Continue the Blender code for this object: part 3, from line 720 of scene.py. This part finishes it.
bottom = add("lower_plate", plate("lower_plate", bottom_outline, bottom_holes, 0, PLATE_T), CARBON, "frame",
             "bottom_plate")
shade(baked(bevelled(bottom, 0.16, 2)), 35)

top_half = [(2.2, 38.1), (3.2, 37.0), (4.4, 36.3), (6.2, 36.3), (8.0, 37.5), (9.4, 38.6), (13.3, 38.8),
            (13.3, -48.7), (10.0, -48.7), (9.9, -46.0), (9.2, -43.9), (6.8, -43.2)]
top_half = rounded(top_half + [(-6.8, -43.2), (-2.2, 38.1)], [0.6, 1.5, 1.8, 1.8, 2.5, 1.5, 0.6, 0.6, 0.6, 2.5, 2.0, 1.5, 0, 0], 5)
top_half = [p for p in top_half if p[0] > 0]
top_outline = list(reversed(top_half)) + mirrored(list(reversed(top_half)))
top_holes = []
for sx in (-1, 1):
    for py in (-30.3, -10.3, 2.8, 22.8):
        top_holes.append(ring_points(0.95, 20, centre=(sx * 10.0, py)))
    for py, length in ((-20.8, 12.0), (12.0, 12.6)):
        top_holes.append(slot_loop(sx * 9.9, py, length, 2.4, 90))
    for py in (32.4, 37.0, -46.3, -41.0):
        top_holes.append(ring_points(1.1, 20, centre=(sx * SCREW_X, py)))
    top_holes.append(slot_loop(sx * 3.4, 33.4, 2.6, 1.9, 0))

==

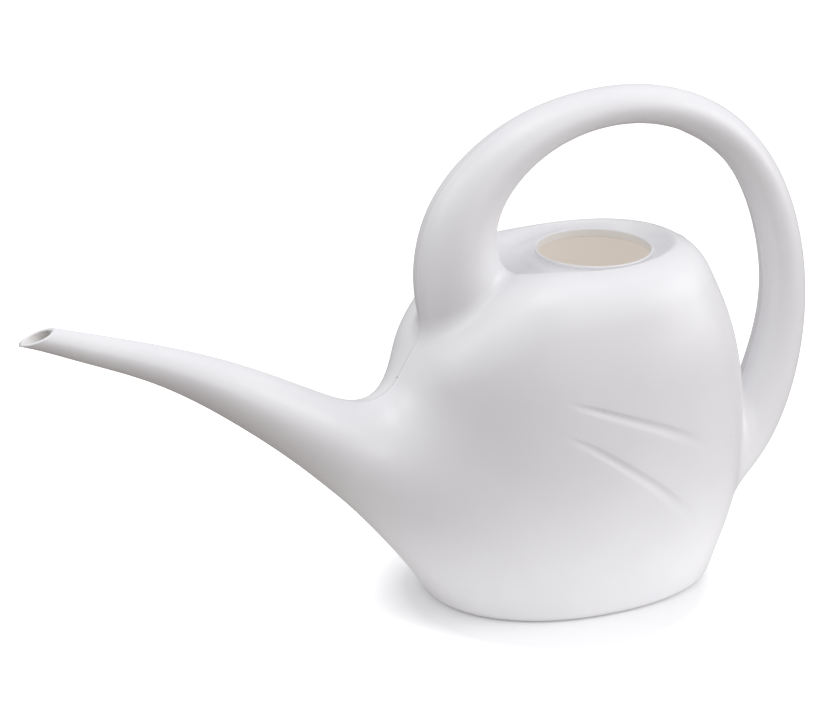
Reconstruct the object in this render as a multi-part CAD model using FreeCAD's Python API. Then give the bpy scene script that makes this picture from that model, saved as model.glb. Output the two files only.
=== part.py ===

--

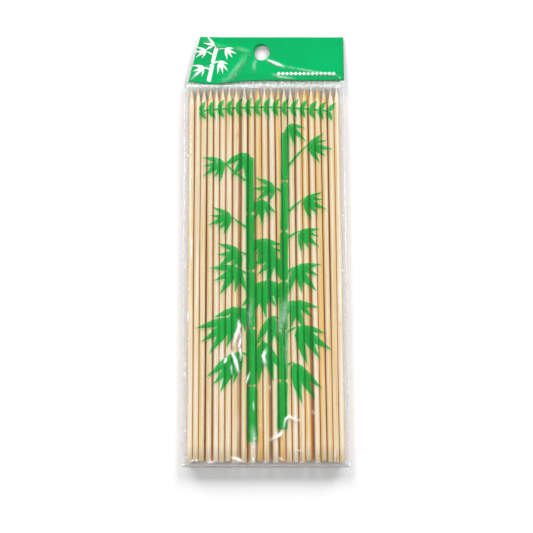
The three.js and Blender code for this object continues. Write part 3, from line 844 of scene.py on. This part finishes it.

* _Aim_
Your task is to repeat exactly the lines from the one that contains "Continue the Blender" through the one that contains "shade(baked(bevelled(bottom, 0.16, 2)), 35)", with both end lines included.

* _Response below_
Continue the Blender code for this object: part 3, from line 720 of scene.py. This part finishes it.
bottom = add("lower_plate", plate("lower_plate", bottom_outline, bottom_holes, 0, PLATE_T), CARBON, "frame",
             "bottom_plate")
shade(baked(bevelled(bottom, 0.16, 2)), 35)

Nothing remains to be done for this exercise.